Anne von Freyburg
- 18 hours ago
- 4 min read
Anne von Freyburg is a Dutch artist based in London who works with textiles, mixed media and installation. She trained in fashion design in Arnhem and later did her MFA at Goldsmiths. At some point making wearable art became too limited and the work went on the wall. She translates Rococo paintings into synthetic fabrics, sequins, PVC and hand-embroidery, hand-stitching every piece onto the canvas. The puffy, quilted surfaces started as a reference to cosmetic fillers but now speak more about letting go of control and accepting a changing body. Her recent installation In Flight Mode (After Fragonard, The Swing) is currently on view at Saatchi Gallery.

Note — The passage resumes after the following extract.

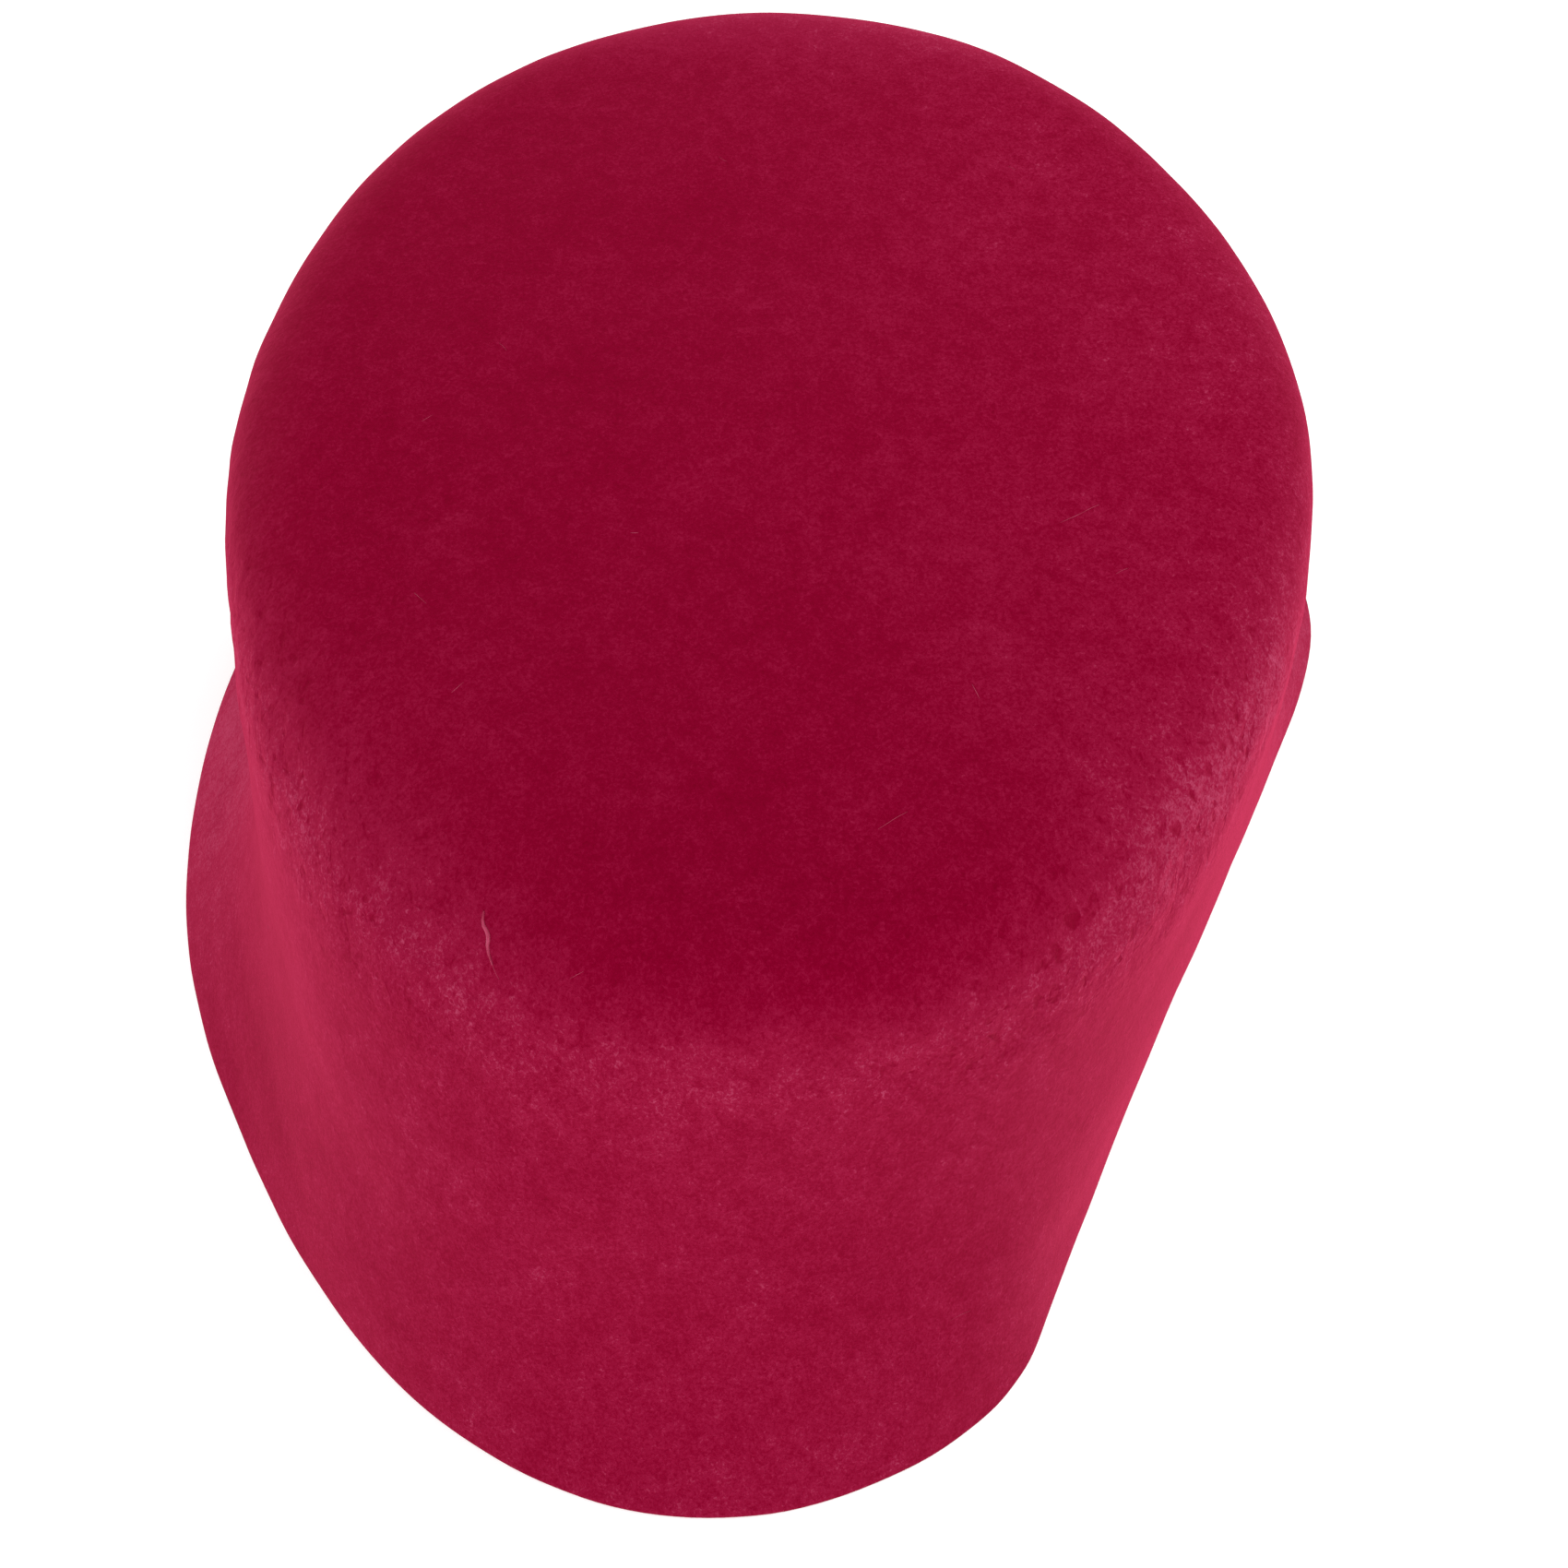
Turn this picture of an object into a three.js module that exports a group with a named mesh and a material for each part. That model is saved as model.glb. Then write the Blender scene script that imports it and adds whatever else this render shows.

Q: You have a BA in Fashion Design from ArtEZ Arnhem and an MFA from Goldsmiths. How did fashion become art for you?
A: Fashion has always been art for me. I never made a distinction between the two. Of course, it’s applied art, but fashion, how I studied it, has as much meaning and content as fine art has. At a certain point, making wearable art became too limited for what I wanted to say through my work. That’s where I started looking at it from a different angle and thought about how I could make work that could go on the wall or be placed in a room.

Q: Your work translates Rococo painting into synthetic fabrics, sequins, PVC. What's the connection between those two worlds?
A: The Rococo era was all about exuberance, opulence, overwhelm, frivolity, and artifice. Aristocratic women were portraying themselves, showing off their wealth and beauty. I see the Rococo period as a celebration of the senses, the sensual, and overwhelming visual pleasures, but also as a hedonistic and overly indulgent one. The portraits of those aristocratic ladies and garden party scenes remind me of selfie culture and the curated rich lives one sees on social media. The seductive fabrics are a reference to this opulence, a culture obsessed with image, the body, and appearance. By using an overload of various fabrics, I want to speak about overconsumption and fast fashion.

Q: The puffy, quilted quality of the work is deliberate. You've linked it to cosmetic fillers and body manipulation. How do people respond to that when they first encounter it?
A: The puffiness of the work also refers to bumpy, ‘imperfect’ body parts. The bigger the work gets, the more grotesque and sculptural the work becomes. Some of the parts are even three-dimensional. I think at the moment the work is speaking more about letting go of control and of unrealistic beauty standards, and about the acceptance of a changing body. I’m not sure people directly will read all of that into my work, but I do hear they feel the boldness and unapologeticness the work gives off.

Q: You make everything by hand. In a world of digital shortcuts, what keeps you with the needle?
A: The first sketch is digitally manipulated in Photoshop, but yes, the rest is all painting, cutting, and then hand-sewing. There is no shortcut to get to this result other than to hand-stitch every single fabric onto the canvas, unfortunately. Materials are part of my artistic language. I’m naturally drawn to them, but the way I brought them together was a conceptual choice. I wanted to blur the boundaries between making and thinking, painting and tapestry, and fine art and craft.

Q: Your work was part of the Tapestry Triennial at the Central Textile Museum in Łódź. What was it like seeing your work in that context, alongside the history of textile art?
A: It was great seeing my work in the context of my fellow contemporaries working with textiles as a medium. It’s wonderful to see that there is a renewed interest in textiles. My work was in the section re-engaging invisible narratives and centering community. The exhibition showed again how the message of a work can be in the medium and how diverse textile as an art form is.

Q: You had a solo at Saatchi and a solo booth at Zona Maco last year. What are you working toward right now?
A: The last six months, I have been working on a large textile wall installation, “In Flight Mode (After Fragonard, The Swing),” for the group show “Textile Art Redefined,” curated by Helen Adams at Saatchi Gallery. The exhibition just opened on the 10th of April. Currently, I’m finishing a large deconstructed floral still life after the Dutch Old Master painter Jan van Huysum for CAN Art Ibiza, presented by Rademakers Gallery. As soon as that’s finished, I will be working towards my second solo show for HOFA Gallery London, which will be opening in summer 2027.